In an article about how Trump’s transition is “shocking
the Washington establishment,” Peter Baker of The New York Times writes:
“Nine years after Mr. Trump began upsetting political norms, it may be easy to
underestimate just how extraordinary all of this is.” He’s right that the
aberrant nature of the picks may be overlooked, as I have warned,
yet it is also true that the actual unpredictability of them is overestimated.
On K Street, Politico
reports, health-care-industry lobbyists can’t believe that Trump has
nominated Robert F. Kennedy Jr. to lead the Department of Health and Human
Services. They were “expecting a more conventional pick,” even though Trump emphasized
Kennedy’s “Make America Healthy Again” agenda late in the campaign, and even
though Kennedy said that Trump had promised
him control of HHS. To be sure, Kennedy is a shocking and disturbing pick, as Benjamin
Mazer and my colleague Yasmin
Tayag have recently written for The Atlantic, but his nomination
should not come as a surprise—especially for people whose entire business
proposition is being highly paid to advise clients on how Washington actually
works. (The influence peddlers reportedly hope that senators will block
Kennedy. The fact that they’re still waiting for someone else to solve their
problems is further evidence of how little they’ve learned, years into the
Trump era.)
Meanwhile, the New York Post, a key pillar of
Rupert Murdoch’s right-wing media juggernaut, is similarly jittery about the
Kennedy choice. Back when Kennedy was a thorn in President Joe Biden’s side,
threatening to run against him in the Democratic primary, the Post’s
editorial board was
all too happy to elevate him. Now the board condemns
his nomination and tells us that it came out of a meeting with him last year
“thinking he’s nuts on a lot of fronts.” The columnist Michael Godwin,
who beamed on November 9 that Trump’s
victory “offers the promise of progress on so many fronts that it already
feels like Morning in America again,” was back a week later to complain
that “it’s not a close call to say” that Kennedy and Matt Gaetz, Trump’s pick
for attorney general, are “unfit” for the roles.
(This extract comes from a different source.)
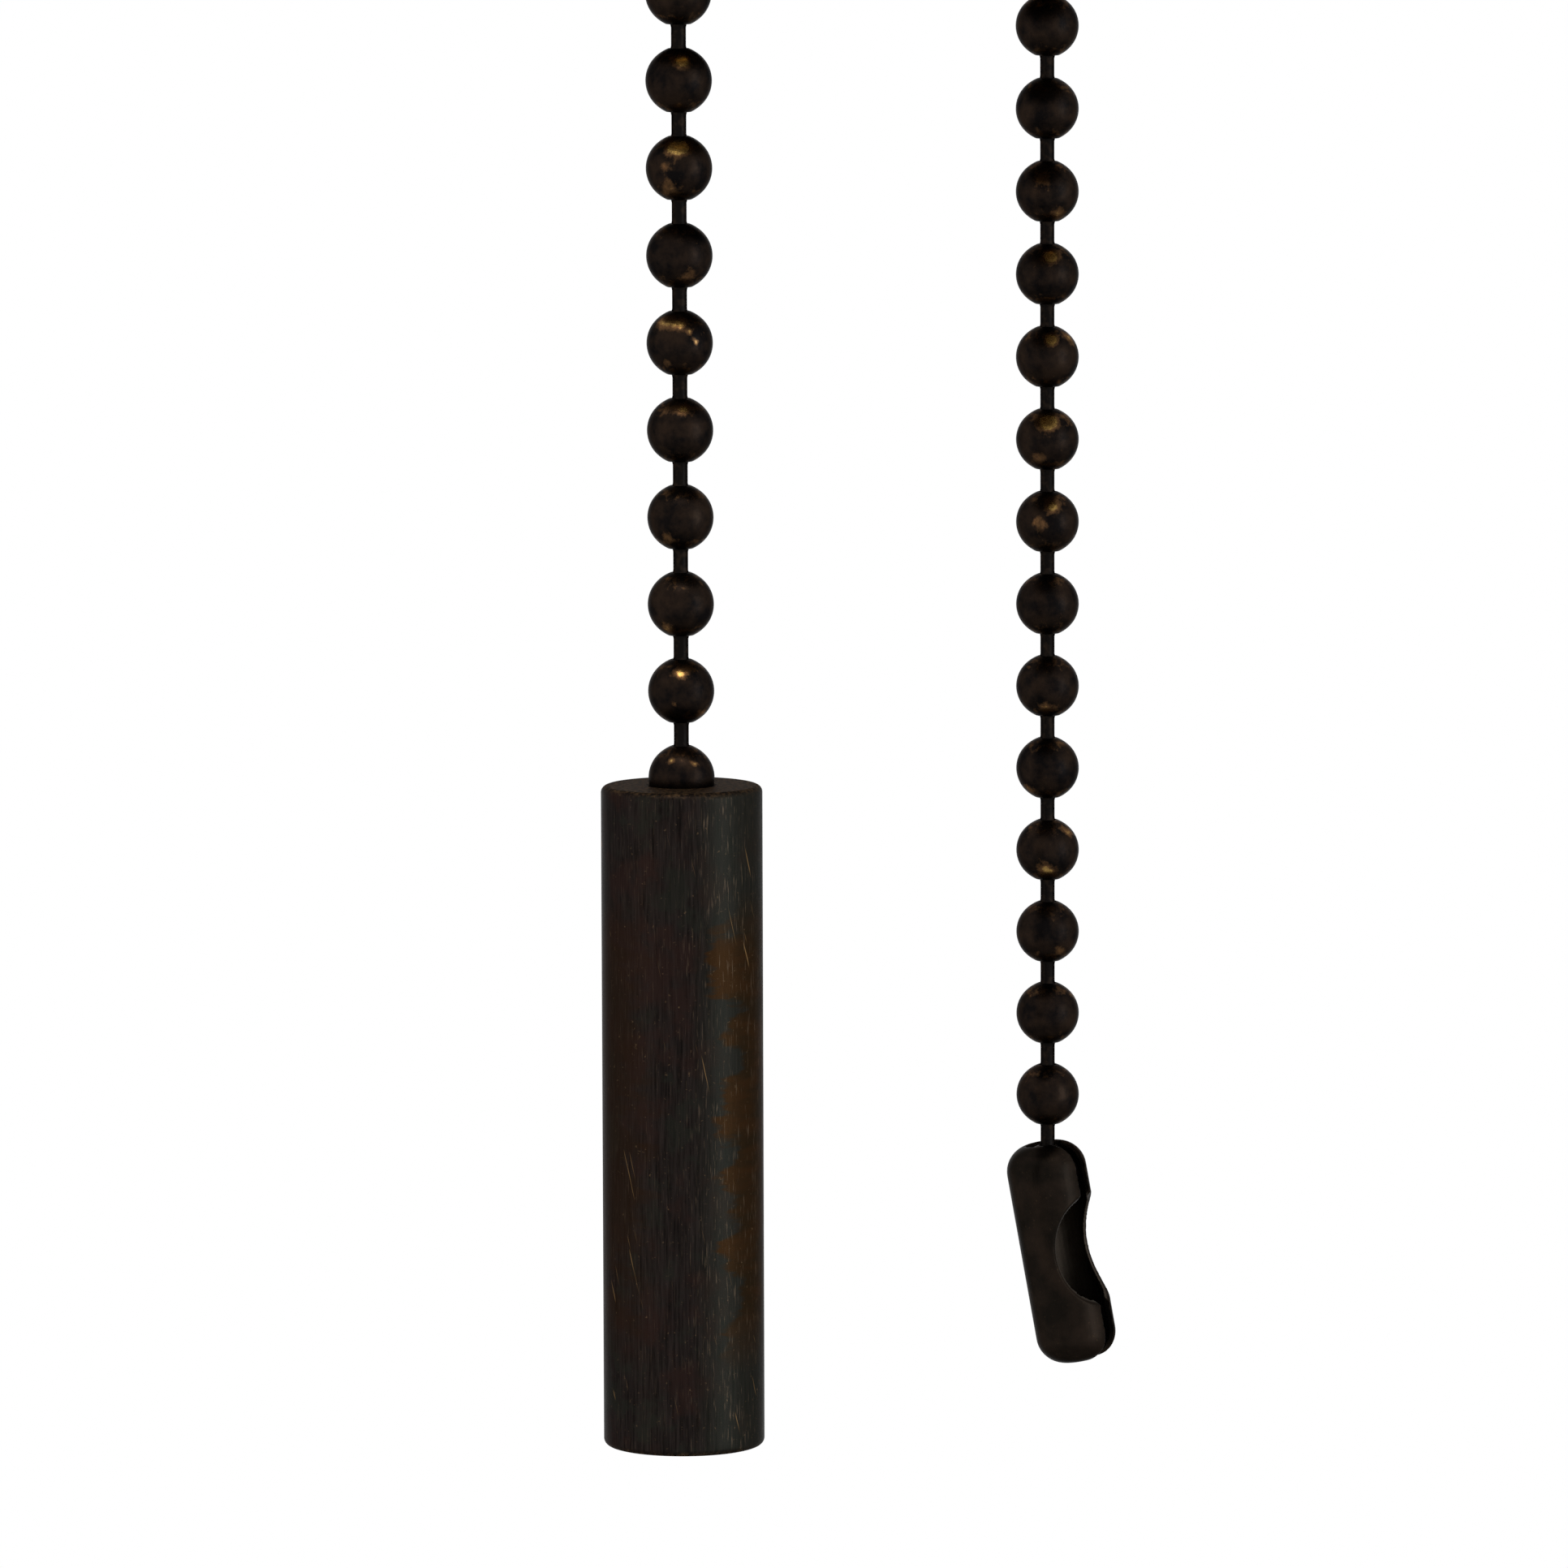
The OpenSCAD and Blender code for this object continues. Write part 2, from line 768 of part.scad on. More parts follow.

The lobbyists and editorialists are in good company, or
at least in some sort of company. On Capitol Hill, Republican senators
say they are shocked by many of Trump’s Cabinet picks. Senator Susan Collins of
Maine, who notoriously professed
surprise when Justices Neil Gorsuch and Brett Kavanaugh voted to overturn Roe
v. Wade, is “shocked”
at the Gaetz nomination. Gaetz’s House Republican colleagues are “stunned
and disgusted.”
Reactions to Pete Hegseth’s nomination as secretary of
defense are less vitriolic, if no less baffled. “Wow,” Senator Lisa Murkowski
of Alaska told
NBC. “I’m just surprised, because the names that I’ve heard for secretary
of defense have not included him.” Senator Bill Cassidy of Louisiana was even
blunter. “Who?” he said. “I just don’t know anything about him.”
If this is true, the senators could perhaps do with some
better staff work. Hegseth was a real
possibility to lead the Department of Veterans Affairs in the first Trump
administration; more to the point, he was a prominent figure on Fox News, which
is a dominant force in the Republican Party, from whose ranks Trump has
repeatedly drawn appointees.
Staffers at the affected agencies have also expressed
shock and horror at the prospect of an Attorney General Gaetz, a Defense
Secretary Hegseth, or a Director
of National Intelligence Tulsi Gabbard.
Ordinary Americans may also be taken aback. As I reported
last month, Trump critics were concerned about a “believability
gap,” in which voters opposed some of Trump’s big policy ideas, sometimes
quite strongly, but just didn’t trust that he would really do those things.
Although they perhaps deserve more grace than the Republican officials and
power brokers who are astonished, they also had ample warning about who Trump
is and how he’d govern.
Throughout his presidential campaign, Trump vowed to
deport undocumented immigrants en masse. He’s appointing officials such as Stephen
Miller and Tom Homan who are committed to that, and yesterday morning,
Trump confirmed
on Truth Social a report that he would declare a national emergency and use the
military to conduct mass deportations. And yet, when the roundups start in
January, many people are somehow going to be taken by surprise.